Part memoir and part cultural criticism, this brilliant, singular collection of essays explores migration, violence, and colonial erasure through the lens of music and pop culture, and from the perspective of a Mexican American daughter from the Rio Grande Valley.
In MAGICAL/REALISM, poet and essayist Vanessa Angélica Villarreal intimately and fearlessly explores the many complicated girlhoods of being a working-class, first-generation, Mexican American daughter of a cumbia musician. She loved grunge and hated Selena. She found refuge in 80s fantasy movies and in the half-acre of swampy pines behind her Houston home. And she navigated a country that never really saw her—or her family’s—value beyond their labor.

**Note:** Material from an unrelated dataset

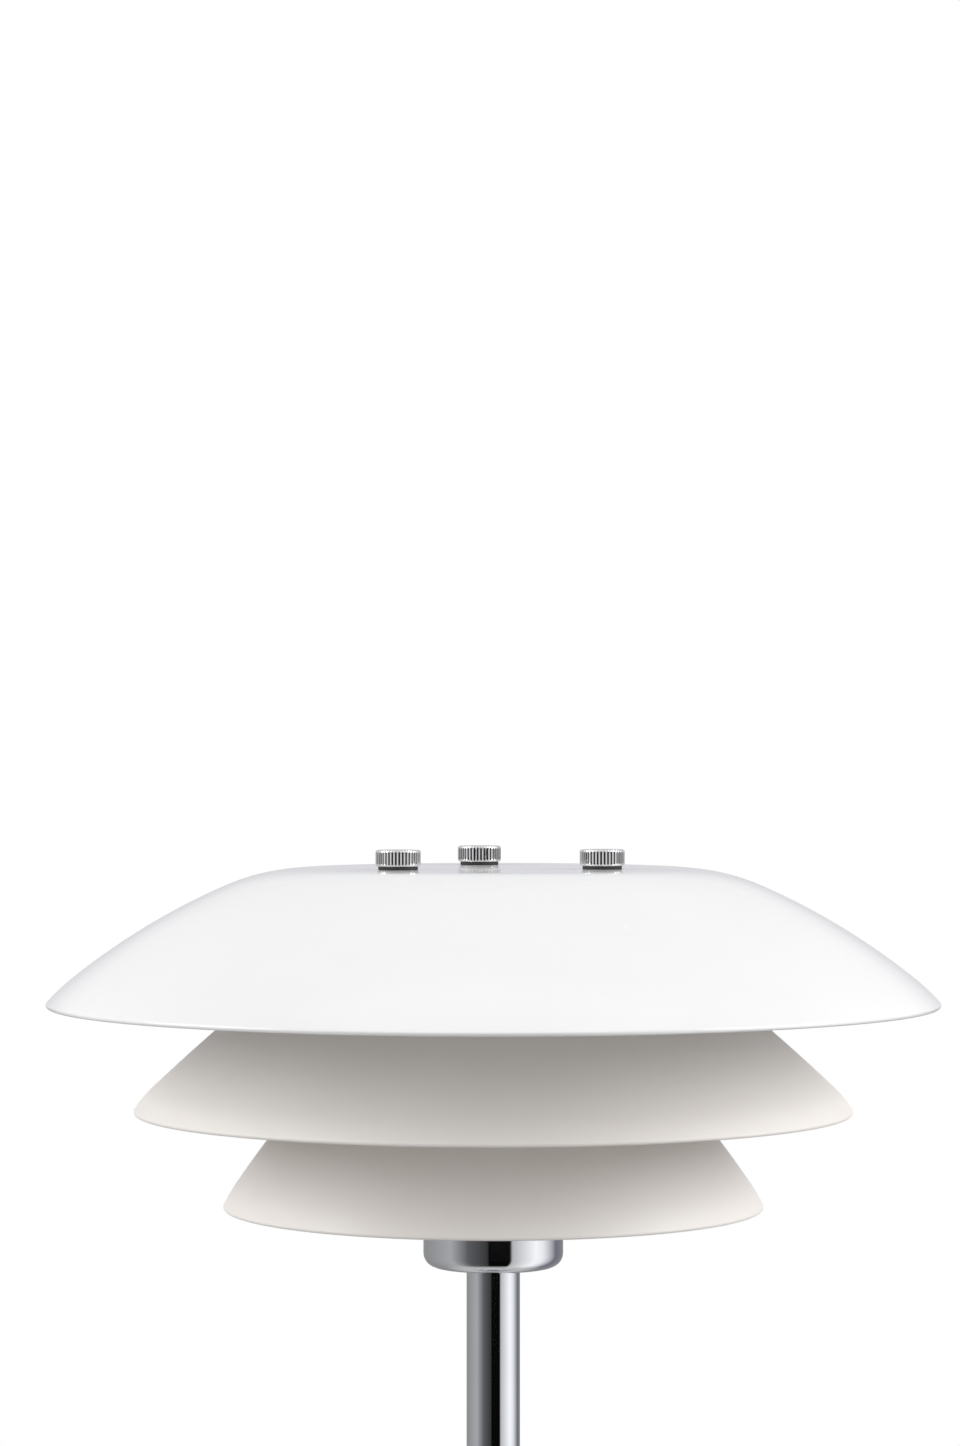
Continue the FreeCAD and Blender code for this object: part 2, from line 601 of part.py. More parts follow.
def lampholder_base():
    """Moulded neck and dish. The neck screws on to the nipple, and two posts take the ceramic's screws."""
    outer = sleeve_radius - RUNNING_GAP
    floor_z = dish_z + HOLDER_WALL
    body = cylinder(NECK_RADIUS, neck_z, floor_z).fuse(cylinder(outer, dish_z, sleeve_z)).removeSplitter()
    body = body.cut(cylinder(outer - HOLDER_WALL, floor_z, sleeve_z + 1))
    body = body.cut(cylinder(NIPPLE_RADIUS + RUNNING_GAP, neck_z - 1, floor_z + 1))
    for y in (-CORE_SCREW_OFFSET, CORE_SCREW_OFFSET):
        body = body.fuse(cylinder(CORE_SCREW_HEAD_RADIUS, floor_z - HOLDER_WALL / 2, core_z, 0, y))
        body = body.cut(cylinder(CORE_SCREW_RADIUS + RUNNING_GAP, floor_z, core_z + 1, 0, y))
    return body.removeSplitter()


def lampholder_sleeve():
    """Sleeve with the flange that the spider is clamped on."""
    inner = core_radius + LOOSE_GAP
    tube = ring(sleeve_radius, inner, sleeve_z, sleeve_top_z)
    flange = ring(flange_radius, inner, spider_z - SLEEVE_FLANGE_THICKNESS, spider_z)
    return tube.fuse(flange).removeSplitter()


def shade_ring():
    """Ring nut that clamps the spider, notched for the fingers."""
    high = spider_top_z + RING_HEIGHT
    return notched(ring(ring_radius, sleeve_radius + RUNNING_GAP, spider_top_z, high), RING_NOTCHES,
                   RING_NOTCH_RADIUS, ring_radius, spider_top_z, high)


def lampholder_core():
    """Ceramic insert with a slot for each contact clip, a way up for each wire and two fixing holes."""
    body = cylinder(core_radius, core_z, core_top_z)
    half_x = PIN_RADIUS + CLIP_LEAF + 2 * RUNNING_GAP
    half_y = CLIP_WIDTH / 2 + RUNNING_GAP
    for side in (-1, 1):
        x = side * PIN_SPACING / 2
        body = body.cut(box(x - half_x, x + half_x, -half_y, half_y, clip_z, core_top_z + 1))
        body = body.cut(cylinder(CONDUCTOR_RADIUS + LOOSE_GAP, core_z - 1, clip_z + 1, x, 0))
    for y in (-CORE_SCREW_OFFSET, CORE_SCREW_OFFSET):
        recess_z = core_top_z - CORE_SCREW_HEAD
        body = body.cut(cylinder(CORE_SCREW_RADIUS + LOOSE_GAP, core_z - 1, core_top_z + 1, 0, y))
        body = body.cut(cylinder(CORE_SCREW_HEAD_RADIUS + LOOSE_GAP, recess_z, core_top_z + 1, 0, y))
    return body


def lampholder_screws():
    screws = []
    for y in (-CORE_SCREW_OFFSET, CORE_SCREW_OFFSET):
        head = cylinder(CORE_SCREW_HEAD_RADIUS, core_top_z - CORE_SCREW_HEAD, core_top_z, 0, y)
        shank = cylinder(CORE_SCREW_RADIUS, core_z - CORE_SCREW_GRIP, core_top_z, 0, y)
        slot = box(-CORE_SCREW_HEAD_RADIUS, CORE_SCREW_HEAD_RADIUS, y - CORE_SCREW_SLOT / 2,
                   y + CORE_SCREW_SLOT / 2, core_top_z - CORE_SCREW_SLOT, core_top_z + 1)
        screws.append(head.fuse(shank).removeSplitter().cut(slot))
    return Part.makeCompound(screws)


def contact_clips():
    """Two folded strips. The leaves of each grip a pin of the bulb."""
    leaf_in = PIN_RADIUS + RUNNING_GAP
    leaf_out = leaf_in + CLIP_LEAF
    half_y = CLIP_WIDTH / 2
    clips = []
    for side in (-1, 1):
        x = side * PIN_SPACING / 2
        strip = box(x - leaf_out, x + leaf_out, -half_y, half_y, clip_z, core_top_z - CLIP_INSET)
        between = box(x - leaf_in, x + leaf_in, -CLIP_WIDTH, CLIP_WIDTH, clip_z + CLIP_LEAF, core_top_z)
        clips.append(strip.cut(between))
    return Part.makeCompound(clips)


# ---------------------------------------------------------------- bulb
def bulb_foot():
    """Ceramic foot that stands on the lampholder, with the spigot that the envelope is cemented on."""
    spigot_radius = BULB_RADIUS - BULB_WALL - RUNNING_GAP
    spigot_z = bulb_glass_z + BULB_SPIGOT
    waist_z = core_top_z + (BULB_FOOT_HEIGHT - BULB_WAIST_HEIGHT) / 2
    spigot = cylinder(spigot_radius, bulb_glass_z, spigot_z)
    waist = ring(BULB_RADIUS + 1, BULB_RADIUS - BULB_WAIST_DEPTH, waist_z, waist_z + BULB_WAIST_HEIGHT)
    body = cylinder(BULB_RADIUS, core_top_z, bulb_glass_z).fuse(spigot).removeSplitter().cut(waist)
    for side in (-1, 1):
        body = body.cut(cylinder(PIN_RADIUS + RUNNING_GAP, core_top_z - 1, core_top_z + PIN_ROOT,
                                 side * PIN_SPACING / 2, 0))
    half_x = BOARD_WIDTH / 2 + RUNNING_GAP
    half_y = BOARD_THICKNESS / 2 + RUNNING_GAP
    return body.cut(box(-half_x, half_x, -half_y, half_y, bulb_glass_z, spigot_z + 1))


def bulb_envelope():
    """Frosted capsule: a tube with a round end."""
    inner = BULB_RADIUS - BULB_WALL
    centre = point(0, bulb_glass_z + BULB_LENGTH - BULB_RADIUS)
    return spin([line(point(inner, bulb_glass_z), point(BULB_RADIUS, bulb_glass_z)),
                 line(point(BULB_RADIUS, bulb_glass_z), point(BULB_RADIUS, centre.z)),
                 arc(centre, BULB_RADIUS, 90, 0),
                 line(point(0, centre.z + BULB_RADIUS), point(0, centre.z + inner)),
                 arc(centre, inner, 0, 90),
                 line(point(inner, centre.z), point(inner, bulb_glass_z))])


def bulb_pins():
    return Part.makeCompound([cylinder(PIN_RADIUS, core_top_z - PIN_LENGTH, core_top_z + PIN_ROOT,
                                       side * PIN_SPACING / 2, 0) for side in (-1, 1)])


def bulb_light_board():
    return box(-BOARD_WIDTH / 2, BOARD_WIDTH / 2, -BOARD_THICKNESS / 2, BOARD_THICKNESS / 2, bulb_glass_z,
               bulb_glass_z + BOARD_LENGTH)


# ---------------------------------------------------------------- spider, rods, spacers and soft washers
def spider():
    """Flat carrier: a hub that fits over the sleeve and an arm out to each rod."""
    body = cylinder(ring_radius + SPIDER_HUB_MARGIN, spider_z, spider_top_z)
    half = SPIDER_ARM_WIDTH / 2
    for index, (_, x, y) in enumerate(rod_places()):
        arm = box(0, ROD_CIRCLE_RADIUS, -half, half, spider_z, spider_top_z)
        arm.rotate(FreeCAD.Vector(0, 0, 0), FreeCAD.Vector(0, 0, 1), FIRST_ROD_ANGLE + 120 * index)
        body = body.fuse([arm, cylinder(half, spider_z, spider_top_z, x, y)])
    body = body.removeSplitter().cut(cylinder(sleeve_radius + LOOSE_GAP, spider_z - 1, spider_top_z + 1))
    for _, x, y in rod_places():
        body = body.cut(cylinder(rod_hole, spider_z - 1, spider_top_z + 1, x, y))
    return body


def shade_rod(x, y):
    return cylinder(ROD_RADIUS, rod_low_z, rod_high_z, x, y)


def rod_nuts():
    return at_rods(lambda x, y: nut(ROD_NUT_FLATS, ROD_RADIUS + RUNNING_GAP, rod_nut_z, spider_z, x, y))


def crown_faces(shade):
    """Heights of the underside and the upper face of a shade's crown."""
    upper = head_z - shade.crown_drop
    return upper - SHADE_WALL, upper


def spacer_rows():
    """(name, low, high) of the three rows of spacer sleeves, between the soft washers."""
    bottom_under, bottom_upper = crown_faces(BOTTOM_SHADE)
    middle_under, middle_upper = crown_faces(MIDDLE_SHADE)
    top_under, _ = crown_faces(TOP_SHADE)
    washer = SOFT_WASHER_THICKNESS
    return [("lower", spider_top_z, bottom_under - washer),
            ("middle", bottom_upper + washer, middle_under - washer),
            ("upper", middle_upper + washer, top_under - washer)]


def spacer(low, high, x, y):
    return ring(SPACER_RADIUS, rod_hole, low, high, x, y)


def soft_washers(shade):
    """Soft washers under a shade's crown, and over it too where a spacer stands on it."""
    under, upper = crown_faces(shade)
    lows = [under - SOFT_WASHER_THICKNESS]
    if shade.open_crown:
        lows.append(upper)
    return Part.makeCompound([ring(SOFT_WASHER_RADIUS, rod_hole, low, low + SOFT_WASHER_THICKNESS, x, y)
                              for low in lows for _, x, y in rod_places()])


# ---------------------------------------------------------------- thumb nuts
def ribbed_prism():
    """A prism as wide and as high as a thumb nut, with straight ribs round it."""
    pitch = 2 * math.pi / KNURL_COUNT
    root = THUMB_NUT_RADIUS - KNURL_DEPTH
    land_end = KNURL_LAND / 2
    groove_start = 0.5 - KNURL_ROOT / 2
    groove_end = 0.5 + KNURL_ROOT / 2
    corners = []
    for rib in range(KNURL_COUNT):
        for share, radius in ((-land_end, THUMB_NUT_RADIUS), (land_end, THUMB_NUT_RADIUS),
                              (groove_start, root), (groove_end, root)):
            angle = pitch * (rib + share)
            corners.append(FreeCAD.Vector(radius * math.cos(angle), radius * math.sin(angle), nut_seat_z))
    corners.append(corners[0])
    return Part.Face(Part.makePolygon(corners)).extrude(FreeCAD.Vector(0, 0, THUMB_NUT_HEIGHT))


def rounded_disc():
    """A disc as wide and as high as a thumb nut, with rounded edges."""
    high = nut_seat_z + THUMB_NUT_HEIGHT
    inner = THUMB_NUT_RADIUS - THUMB_NUT_ROUND
    upper = point(inner, high - THUMB_NUT_ROUND)
    lower = point(inner, nut_seat_z + THUMB_NUT_ROUND)
    return spin([line(point(0, nut_seat_z), point(inner, nut_seat_z)),
                 arc(lower, THUMB_NUT_ROUND, 180, 90),
                 line(point(THUMB_NUT_RADIUS, lower.z), point(THUMB_NUT_RADIUS, upper.z)),
                 arc(upper, THUMB_NUT_ROUND, 90, 0),
                 line(point(inner, high), point(0, high)),
                 line(point(0, high), point(0, nut_seat_z))])


def thumb_nut(x, y):
    """Knurled cap, blind at the top, bored from below for its threaded insert."""
    bore = cylinder(INSERT_RADIUS + RUNNING_GAP, nut_seat_z - 1, nut_seat_z + INSERT_HEIGHT + RUNNING_GAP)
    cap = ribbed_prism().common(rounded_disc()).cut(bore)
    cap.translate(FreeCAD.Vector(x, y, 0))
    return cap


def thumb_nut_insert(x, y):
    return ring(INSERT_RADIUS, ROD_RADIUS + RUNNING_GAP, nut_seat_z, nut_seat_z + INSERT_HEIGHT, x, y)


def thumb_nut_washer(x, y):
    return ring(NUT_WASHER_RADIUS, rod_hole, head_z, nut_seat_z, x, y)


# ---------------------------------------------------------------- the whole lamp
def all_pieces():
    """(node name, shape) of every piece."""
    pieces = [("felt_pad", felt_pad()), ("base_plate", base_plate()),
              ("base_plate_screws", base_plate_screws()), ("ballast", ballast()),
              ("base_cover", base_cover()), ("cable_outlet_bush", cable_outlet_bush()),
              ("terminal_block", terminal_block()), ("terminal_inserts", terminal_inserts()),
              ("terminal_screws", terminal_screws()), ("terminal_block_screw", terminal_block_screw()),
              ("live_wire", inner_wire(-1)), ("neutral_wire", inner_wire(1)),
              ("stem_nut", stem_nut()), ("stem_washer", stem_washer()), ("lower_nipple", lower_nipple()),
              ("stem_tube", stem_tube()), ("upper_nipple", upper_nipple()), ("holder_cup", holder_cup()),
              ("lock_washer", lock_washer()), ("lock_nut", lock_nut()),
              ("lampholder_base", lampholder_base()), ("lampholder_sleeve", lampholder_sleeve()),
              ("lampholder_core", lampholder_core()),
              ("lampholder_screws", lampholder_screws()), ("contact_clips", contact_clips()),
              ("shade_ring", shade_ring()), ("bulb_foot", bulb_foot()), ("bulb_envelope", bulb_envelope()),
              ("bulb_pins", bulb_pins()), ("bulb_light_board", bulb_light_board()),
              ("spider", spider()), ("rod_nuts", rod_nuts()),
              ("bottom_shade", shade_shell(BOTTOM_SHADE)), ("middle_shade", shade_shell(MIDDLE_SHADE)),
              ("top_shade", shade_shell(TOP_SHADE)), ("bottom_shade_washers", soft_washers(BOTTOM_SHADE)),
              ("middle_shade_washers", soft_washers(MIDDLE_SHADE)),
              ("top_shade_washers", soft_washers(TOP_SHADE))]
    for name, x, y in rod_places():
        pieces.append((f"shade_rod_{name}", shade_rod(x, y)))
        for row, low, high in spacer_rows():
            pieces.append((f"{row}_spacer_{name}", spacer(low, high, x, y)))
        pieces.append((f"thumb_nut_washer_{name}", thumb_nut_washer(x, y)))
        pieces.append((f"thumb_nut_insert_{name}", thumb_nut_insert(x, y)))
        pieces.append((f"thumb_nut_{name}", thumb_nut(x, y)))
    return pieces


def main():
    os.makedirs("parts", exist_ok=True)
    for name, shape in all_pieces():
        shape.exportStep(f"parts/{name}.step")
        print(f"{name:24s} solids {len(shape.Solids)}  volume {shape.Volume:.2f}  valid {shape.isValid()}")


main()
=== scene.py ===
"""Looks of a table lamp with three stacked shades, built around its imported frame.

Shapes are worked out in millimetres as whole arrays and go into the meshes in metres. A piece takes its
place and height from the frame's own node, and the sizes that a node's box doesn't give are fields of the
class that makes the piece.
"""
import logging
import math
from collections.abc import Callable, Sequence
from dataclasses import dataclass
from enum import Enum
from typing import Any

import bmesh
import bpy
import numpy as np
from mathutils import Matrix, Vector


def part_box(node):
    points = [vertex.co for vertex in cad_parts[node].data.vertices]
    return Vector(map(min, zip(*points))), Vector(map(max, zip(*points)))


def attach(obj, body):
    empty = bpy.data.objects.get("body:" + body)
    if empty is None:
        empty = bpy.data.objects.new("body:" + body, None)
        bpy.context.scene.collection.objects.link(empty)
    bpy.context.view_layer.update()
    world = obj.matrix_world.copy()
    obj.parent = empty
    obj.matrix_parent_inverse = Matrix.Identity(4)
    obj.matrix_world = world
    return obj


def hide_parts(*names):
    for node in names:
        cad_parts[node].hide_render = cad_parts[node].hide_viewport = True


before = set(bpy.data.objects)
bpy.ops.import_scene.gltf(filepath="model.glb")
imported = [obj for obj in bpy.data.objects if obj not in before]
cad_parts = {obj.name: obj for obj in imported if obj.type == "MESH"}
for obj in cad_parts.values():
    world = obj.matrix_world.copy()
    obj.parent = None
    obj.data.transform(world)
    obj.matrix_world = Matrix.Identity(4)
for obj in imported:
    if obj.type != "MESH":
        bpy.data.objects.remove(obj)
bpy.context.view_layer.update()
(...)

These essays sharply weave together memoir with explorations of race, class, and gender, using music and pop culture as their axis. In one essay, Vanessa writes about Nirvana’s impact on her life as an outcast; in another she looks critically at the Latina body as a site of trouble and all that gets projected onto it. In “When We All Loved a Show About a Wall,” Vanessa provides a crucial reading of Game of Thrones, showing its radical political commentaries on borders, asylum, migrant rights, and ICE. And in “The Fantasy of Healing,” she connects her own divorce and trauma to the video game The Witcher.
With MAGICAL/REALISM, Vanessa recovers the truth from the absences and silences of migration, colonialism, and white supremacy. She looks closely at music as a stand-in for the archive of the undocumented and how pop culture leaves objects behind as portals for memory. This is a wise, tender, expansive collection from a dazzling, essential voice.